The other number that fans who are upset today are obsessed with is 62, as in, the 62nd overall pick in last year’s draft, which the Dolphins gave Arizona, along with a fifth rounder this season, for the rights to Rosen. Everyone understands that there are only 64 picks in the first two rounds of the draft, right? Compensatory picks aren’t awarded until the end of the third round and later, which means that the highly coveted draft pick that Rosen supporters insist will cripple the Dolphins for years for having lost, was only two slots away from the start of the third round. I get it that Rosen is young, cheap and perhaps could have been a great candidate to be the Dolphins’ backup QB for a long time, if they had kept him. But know this: over his sixteen starts, which came over the course of two NFL seasons with two different teams, Josh Rosen was more than just ‘bad’. He was abysmally, historically bad.
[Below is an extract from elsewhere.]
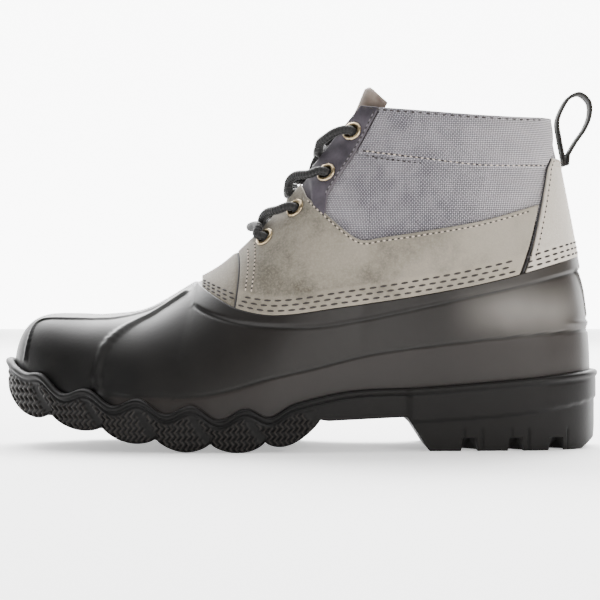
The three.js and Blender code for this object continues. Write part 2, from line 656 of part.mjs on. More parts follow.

As Barry Jackson of the Miami Herald pointed out, since 2000, only four NFL quarterbacks with at least 500 pass attempts had a lower quarterback rating than Josh Rosen — Mike McMahon (picked in the fifth round in 2001, by the Detroit Lions), John Skelton (picked in the fifth round in 2010, by the Cardinals), Chris Weinke (picked in the fourth round in 2001, by the Carolina Panthers) and DeShone Kizer (picked in the second round in 2017, by the Cleveland Browns). So, over the past twenty seasons, of the dozens upon dozens of guys who have thrown five hundred passes or more in the National Football League, only four of them were worse than Rosen. That doesn’t sound to me like a guy we should be upset about being cut.
But, perhaps more than anything, what disappoints a lot of the fans is that now they don’t have the potential salvation they’ve been seeking, someone who they hoped would beat out the kid from the Alabama Crimson Tide as Miami’s starting quarterback. I believe that a sizable number of Dolphin fans weren’t necessarily rooting for Rosen as much as they were rooting against Tagovailoa. And on some level, I can’t say I blame them. After all, we’ve been bombarded for nearly two years with rumors that the Dolphins were interested in him. ’Tanking For Tua, etc. So it’s understandable that a lot of folks didn’t care who Miami’s quarterback was, so long as it wasn’t the guy whose name they’ve grown sick and tired of hearing. I believe just as surely as I believe the sun will rise tomorrow, that if the other young QB on the roster had been named Jay Fiedler, Sage Rosenfels, John Beck or Cleo Lemon, a large swath of Dolphin fans would have been praying nightly for him to beat out Miami’s young rookie QB. Like it or not, before he even steps on the field in a regular season game, Tua Tagovailoa has instantly helped make the Miami Dolphins relevant and popular once again. When was the last time the Dolphins were a popular NFL team? When was the last time a Dolphins quarterback’s jersey was among the top sellers across the country? Of course, none of it will matter unless he can help the team win games. But that’s just it — he’s going to win a lot of games for Miami. At least, that’s what the Chris Grier and Brian Flores, based on their actions, believe. That’s the wrap for today, have a great week, everybody.